McElroys Employment lawyer and Auckland District Law Society Employment Law Committee member, Christine Chilwell, told HRM while a secret recording would not necessarily be admissible due to the lack of consent, there have been cases in which they have been allowed on the grounds “it is the best evidence available”.

In the case of Simms v Mount Eden Limited the ERA admitted as evidence a secretly recorded conversation by an employee of their discussion with the employer as “fairness was best served by admitting the tapes as evidence”. 

However in the Hallwright v Forsyth Barr case the ERA ruled a transcript of a taped conversation between Hallwright and Forsyth Barr boss Neil Paviour-Smith was inadmissible. The tape had been made without Paviour-Smith’s knowledge and he argued the conversation took place in confidence and should be excluded. The ERA stated it had taken too long for the transcript to come to light.

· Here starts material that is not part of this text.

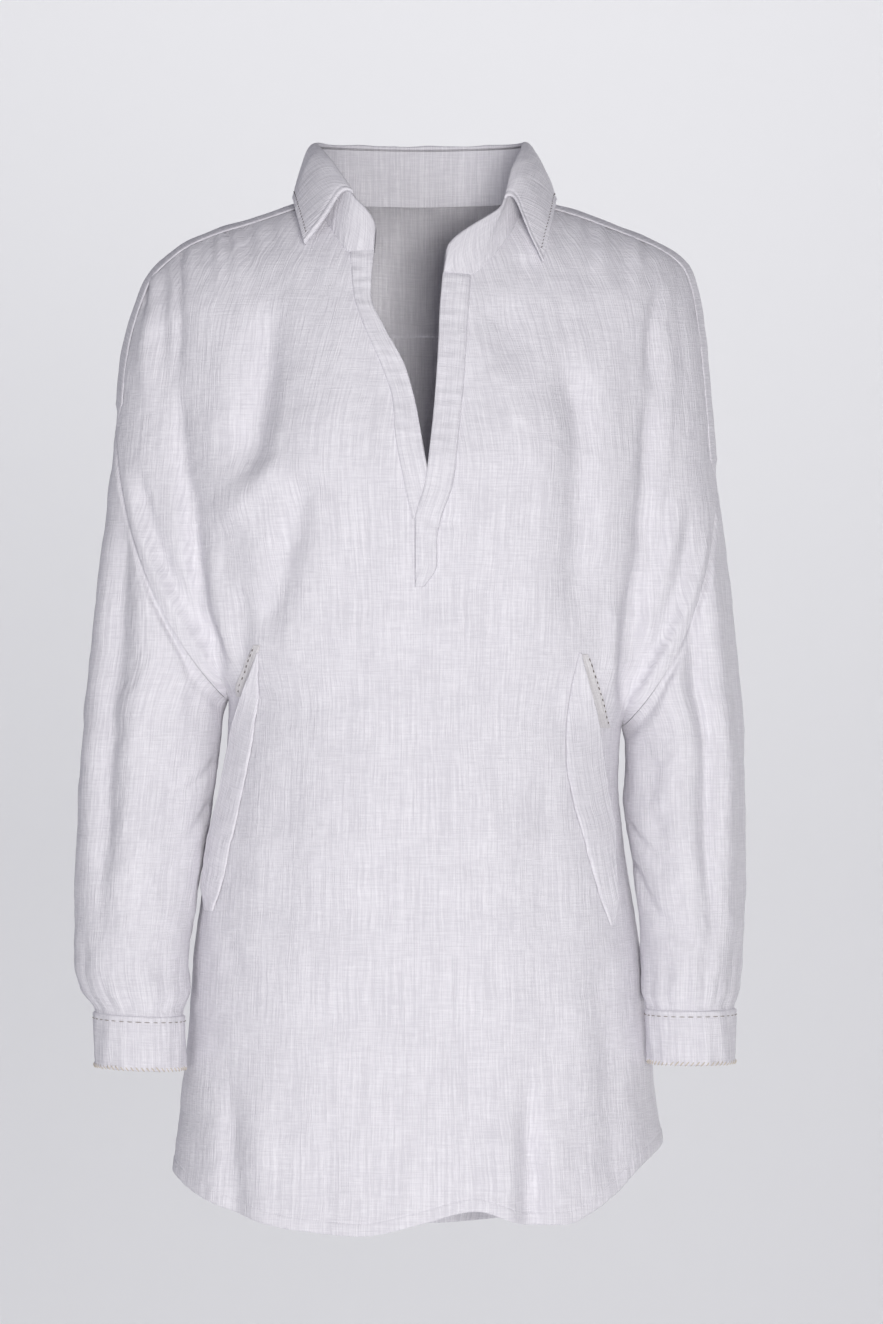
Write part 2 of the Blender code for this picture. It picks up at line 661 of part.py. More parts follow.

Employees can ask to record the conversation, however employers can refuse.  Chilwell said there is not much an employee can do in that case except ask for a protest to be recorded on the record.

If a meeting is to be recorded Chilwell advises it should be made clear from the start and it is preferable to have some form of agreement about the process that will follow e.g. the transcript will then be written up and provided to both parties.

While it can be expensive and time-consuming to have transcripts of recordings typed up, recording conversations and providing transcripts has it benefits according to Chilwell.

“It’s less open to dispute than somebody’s handwritten notes.”